1) Is cellulose or foam as effective as R-13 pink if thickness is limited so as not to touch both sides of the staggered wall?

2) If it's not as effective, how much difference in STC at the given frequency are we talking about?

Thanks!


----------



## Ted White

If the cellulose was a low-density blow, you'd be fine. The concern regarding cellulose is when it's blown in to an existing wall or ceiling. The insulaton can get hung up and compress in spots, allowing conduction to occur, partially re-coupling the two sides of the wall.

Foam is to be avoided at all costs when soundproofing. While foam is superior to fiber insulation for thermal purposes, both open and closed cell foam is too dense and rigid for what we want.


----------



## rightit

Ted White said:


> If the cellulose was a low-density blow, you'd be fine. The concern regarding cellulose is when it's blown in to an existing wall or ceiling. The insulaton can get hung up and compress in spots, allowing conduction to occur, partially re-coupling the two sides of the wall.
> 
> Foam is to be avoided at all costs when soundproofing. While foam is superior to fiber insulation for thermal purposes, both open and closed cell foam is too dense and rigid for what we want.

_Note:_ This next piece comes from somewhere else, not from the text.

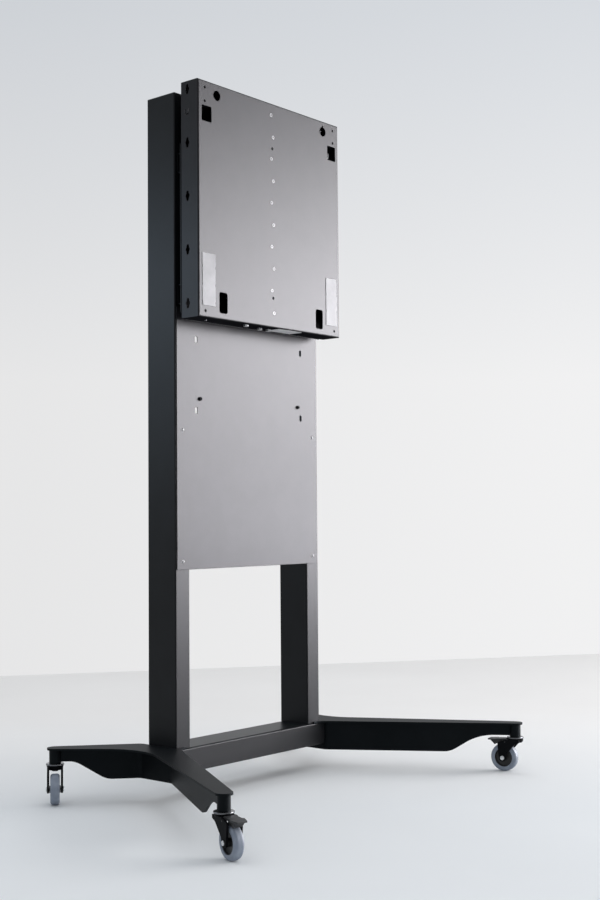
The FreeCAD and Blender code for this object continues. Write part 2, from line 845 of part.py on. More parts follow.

Thanks for the fast response, Ted! I may just have to deal with the pink, then. As much effort and research as I've put into the soundproofing aspect of the wall, it'd be a shame to reduce its effectiveness and the 11th hour .

Thanks again,
Mark


----------



## Ted White

Sure thing. Again, the cellulose isn't a risk in open walls as you have (they're still open, right?) as long as the installer knows we want a light, low-density application. Otherwise, cellulose is excellent. If I were you, that's what I'd use, not fiberglass. The guys will be there pumping, and I'd just have them do the staggered stud wall, too.


----------



## rightit

Ted White said:


> Sure thing. Again, the cellulose isn't a risk in open walls as you have (they're still open, right?) as long as the installer knows we want a light, low-density application. Otherwise, cellulose is excellent. If I were you, that's what I'd use, not fiberglass. The guys will be there pumping, and I'd just have them do the staggered stud wall, too.

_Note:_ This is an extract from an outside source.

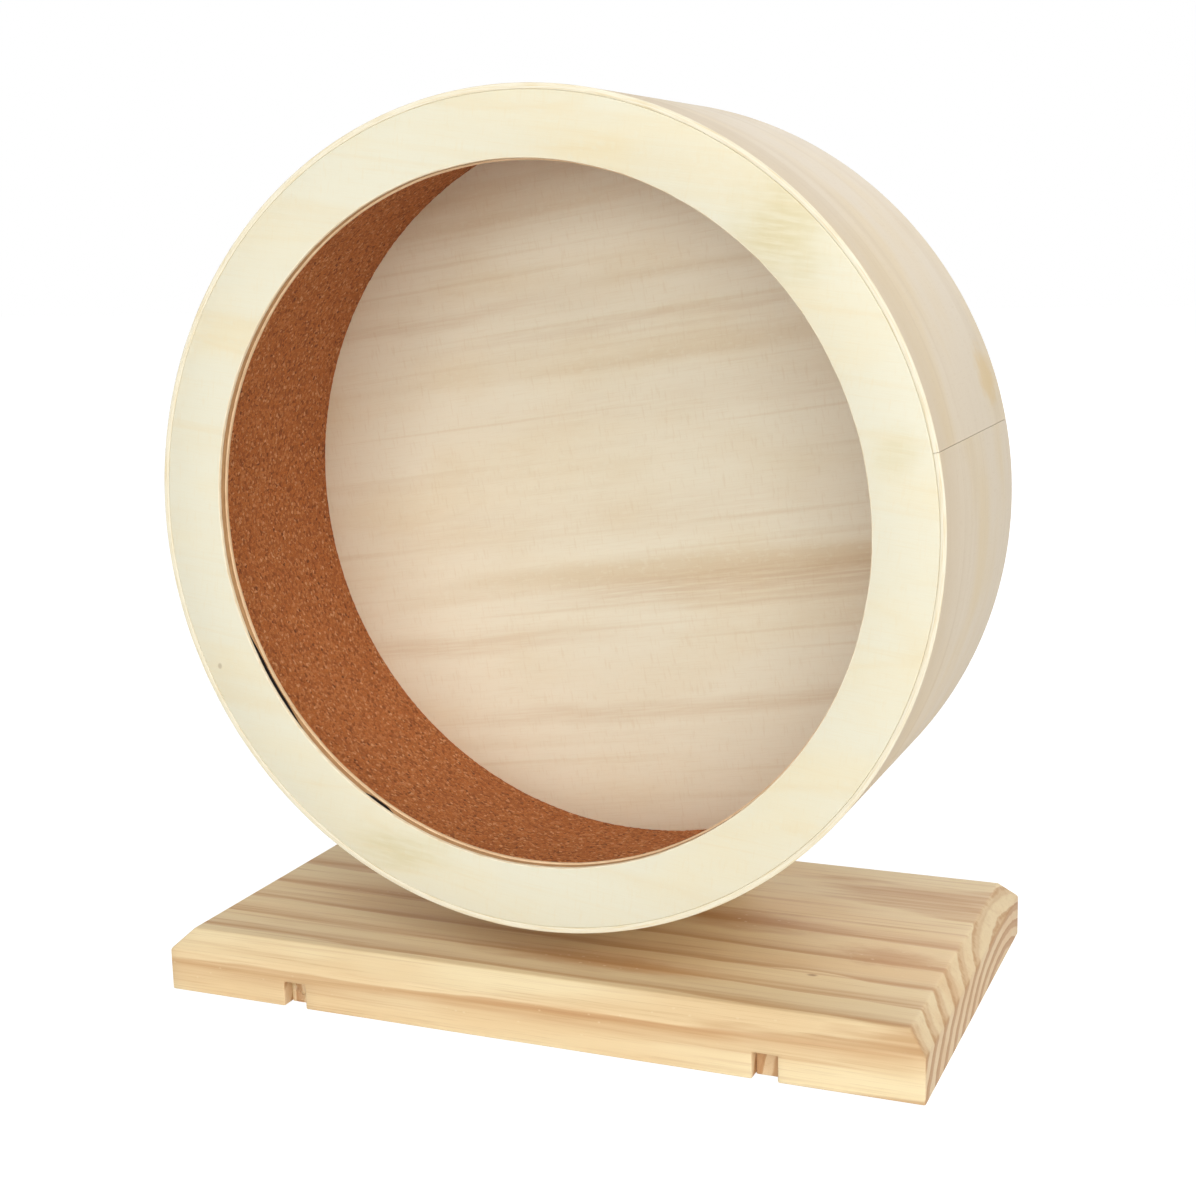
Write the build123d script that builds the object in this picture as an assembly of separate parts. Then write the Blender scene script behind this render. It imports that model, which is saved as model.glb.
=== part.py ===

Now that makes my day . Again, thanks for your expertise!


----------



## Ted White

Sure is my pleasure. More questions = a better result


----------



## rightit

Original text deleted.


----------



## rightit

Another question. I bought my Greenglue a year ago last march. I've recently used a bit, but the company I bought it from said it would stay good for about a year. I'm going to be sheetrocking in the next month or so. I think it'll be OK. ANy opinions to the contrary?

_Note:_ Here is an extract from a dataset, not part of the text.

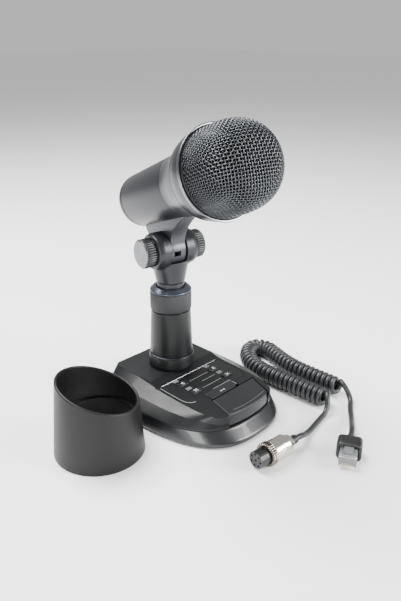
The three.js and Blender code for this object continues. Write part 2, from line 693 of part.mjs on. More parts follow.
function makeRim() {
  const h = head;
  const a = h.bandEnd + 0.2;
  return turnedForward([[h.bandR - 2, a], [h.rimR, a], [h.rimR, h.rimEnd - 0.5], [h.rimR - 0.5, h.rimEnd],
    [h.rimR - 1.6, h.rimEnd], [h.bandR - 2, a]]);
}

const grilleR = (t, inset) => (grille.r - inset) * (1 - t ** grille.power) ** (1 / grille.power);

// The basket: a superellipse of revolution, drawn in at its back edge to pass inside the rim.
function basketProfile(inset, back, steps = 6) {
  const side = [[grille.neckR - inset, back], [grille.neckR - inset, head.rimEnd + 0.4]];
  const curve = Array.from({ length: steps + 1 }, (_, i) => {
    const t = 0.1 + 0.9 * Math.sin((i / steps) * Math.PI / 2);
    return [i === steps ? 0 : grilleR(t, inset), grille.start + (grille.length - inset) * t];
  });
  return [...side, ...curve];
}

function makeGrille() {
  const back = head.bandEnd - 6;
  const outer = basketProfile(0, back);
  const inner = basketProfile(grille.thick, back).reverse();
  return turnedForward([...outer, ...inner, outer[0]]);
}

function makeFoam() {
  const gap = grille.thick + 0.5;
  const back = head.bandEnd - 5.5;
  const outer = basketProfile(gap, back, 5);
  const inner = basketProfile(gap + 3, back, 5).reverse();
  return turnedForward([...outer, ...inner, outer[0]], SMALL);
}

function makeCapsule() {
  const c = capsule;
  return turnedForward([[0, c.at], [c.r, c.at], [c.r, c.at + c.depth - 1], [c.r - 1, c.at + c.depth],
    [0, c.at + c.depth]]);
}

function makeCarrier() {
  const c = capsule;
  const h = head;
  return turnedForward([[0, h.flareEnd + 2], [h.flareR - h.wall - 0.6, h.flareEnd + 2],
    [h.flareR - h.wall - 0.6, h.flareEnd + 5], [c.r, h.flareEnd + 5], [c.r, c.at - 0.3], [0, c.at - 0.3]]);
}

// Side outline in the plane across the hinge, as (forward, up): a long saddle under the barrel
// that narrows in a hollow front and a straight back to the round knuckle.
function makeKnuckle() {
  const k = knuckle;
  const under = head.axisH - head.barrelR;
  const s = new THREE.Shape();
  s.moveTo(k.rear, under + 8).lineTo(k.rear, under).lineTo(-k.r * 0.98, k.r * 0.2);
  s.absarc(0, 0, k.r, Math.PI - 0.2, 2 * Math.PI + 0.1);
  s.bezierCurveTo(k.r + 2, 10, k.front - 16, under - 2, k.front - 3, under + 1);
  s.lineTo(k.front - 3, under + 8).closePath();
  const plate = new THREE.ExtrudeGeometry(s, { depth: 2 * k.half, bevelEnabled: false, curveSegments: 14 });
  plate.translate(0, 0, -k.half);
  plate.applyMatrix4(new THREE.Matrix4().makeBasis(
    new THREE.Vector3(0, -1, 0), new THREE.Vector3(0, 0, 1), new THREE.Vector3(-1, 0, 0)));
  const h = head;
  const barrelSpace = turnedForward([[0, h.rear - 5], [h.rearR + CLEAR - 0.1, h.rear - 5],
    [h.rearR + CLEAR - 0.1, h.rear], [h.barrelR + CLEAR, h.barrelEnd], [h.barrelR + CLEAR + 4, h.barrelEnd + 14],
    [0, h.barrelEnd + 14]]);
  const bore = barX(k.bore, -20, 20);
  const cableSlot = block([-2.2, -k.r - 1, -6.6], [2.2, -k.r + 5, -3.4]);
  return cut(plate, barrelSpace, bore, cableSlot);
}

// ---- Hood --------------------------------------------------------------------------------

// A tapered sleeve, open at both ends, cut by a slanted plane; local to its own axis.
function makeHood() {
  const h = hood;
  const rise = h.highZ + 6;
  const slope = (h.topR - h.bottomR) / h.highZ;
  const rAt = (z) => h.bottomR + slope * z;
  const tube = turned([[h.bottomR - h.wall, 0], [h.bottomR - 0.5, 0], [h.bottomR, 0.5], [rAt(rise), rise],
    [rAt(rise) - h.wall, rise], [h.bottomR - h.wall, 0]]);
  const angle = Math.atan2(h.highZ - h.lowZ, 2 * h.topR);
  const plane = block([-80, -80, 0], [80, 80, 80]).rotateY(angle);
  plane.translate(0, 0, (h.highZ + h.lowZ) / 2).rotateZ(THREE.MathUtils.degToRad(h.lowHeading));
  const wallAt = rAt(h.ledgeZ) - h.wall;
  const ledge = turned([[wallAt - h.ledgeIn, h.ledgeZ], [wallAt + 0.6, h.ledgeZ], [wallAt + 0.6, h.ledgeZ + h.ledgeH],
    [wallAt - h.ledgeIn, h.ledgeZ + h.ledgeH], [wallAt - h.ledgeIn, h.ledgeZ]]);
  return join(cut(tube, plane), ledge);
}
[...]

Also, is using adhesive in addition to screws a good or bad idea as far as sound transfer? 5/8 rock, doubled on two walls.

Thanks!


----------



## Ted White

You should be good.


----------



## rightit

Ted White said:


> You should be good.


Thanks, Ted!


----------



## rightit

Hi Ted. If you haven't tired of my questions yet, here's another .

I'm about to sheetrock and am wondering if there is any advantage to applying GG or Silenseal to the studs before drywalling? 

This question occurs because I was pressing my ear against the existing wall studs and the staggered studs with a TV (with sound system) on (volume up) in the next room. 

While the existing studs definitely telecscoped more sound, there still was a surprising amount of sound when my ear was pressed to the isolated studs. The current state of the wall is 5/8" drywall and GG over existing 1/2" in the adjacent space and 1.5" mineral wool between existing studs (mostly not touching the staggered studs and not compressed). 

I'm sure that the the double drywall and GG I'll be hanging in the new space will make a difference, but want to make sure _all_ the bases are covered while they can still be covered...

Thanks for all of your help!

Mark


----------



## sbkim

Hi Ted - thanks for the valuable info. Any thoughts on the type of caulk with drywall to further enhance soundproofing? I know some companies offer fancy caulk for soundproofing but wasn't sure if I can use standard caulk?


----------



## Gary in WA

While you are waiting for Ted's reply, sit back and enjoy some soothing music: http://www.youtube.com/watch?v=I5NayResUUA

Gary
P.S. Keep the volume low....


----------



## Ted White

Wow. That was soothing... Not a good comparison, just FYI. Walls and floors are bounded by mass layers. In a wall you'd want cheap fiberglass.

You can use standard caulk, but you may find a quality acoustical sealant for the same price per fluid oz. as a quality 50 year latex painters caulk.


----------



## sbkim

Ted White said:


> Wow. That was soothing... Not a good comparison, just FYI. Walls and floors are bounded by mass layers. In a wall you'd want cheap fiberglass.
> 
> You can use standard caulk, but you may find a quality acoustical sealant for the same price per fluid oz. as a quality 50 year latex painters caulk.




Thanks Ted. That's exactly what John H told me today  any suggestions on which areas require caulking other than the obviously seams at the top and bottom of drywall? Thanks


----------



## Ted White

That's funny. Aside from the perimeter when both layers are done, you will seal outlets and other penetratons. Also, as you're drywalling, if there are gaps 1/4" or larger, put a bit of sealant in there as well.


----------



## sbkim

Ted - one more question if you don't mind. I presume many acoustical caulks (such as USG and OSI) are not water based so more difficult to work with vs. 50 yr latex caulk? I just want to provide fool proof items for my builder to avoid any hassles and errors. 

Thanks


----------



## Ted White

I would recommend using the product designed for a specific application. I would not use bath caulk on windows, and would recommend acoustical sealant for this application.

Most acoustical sealants are water based.


----------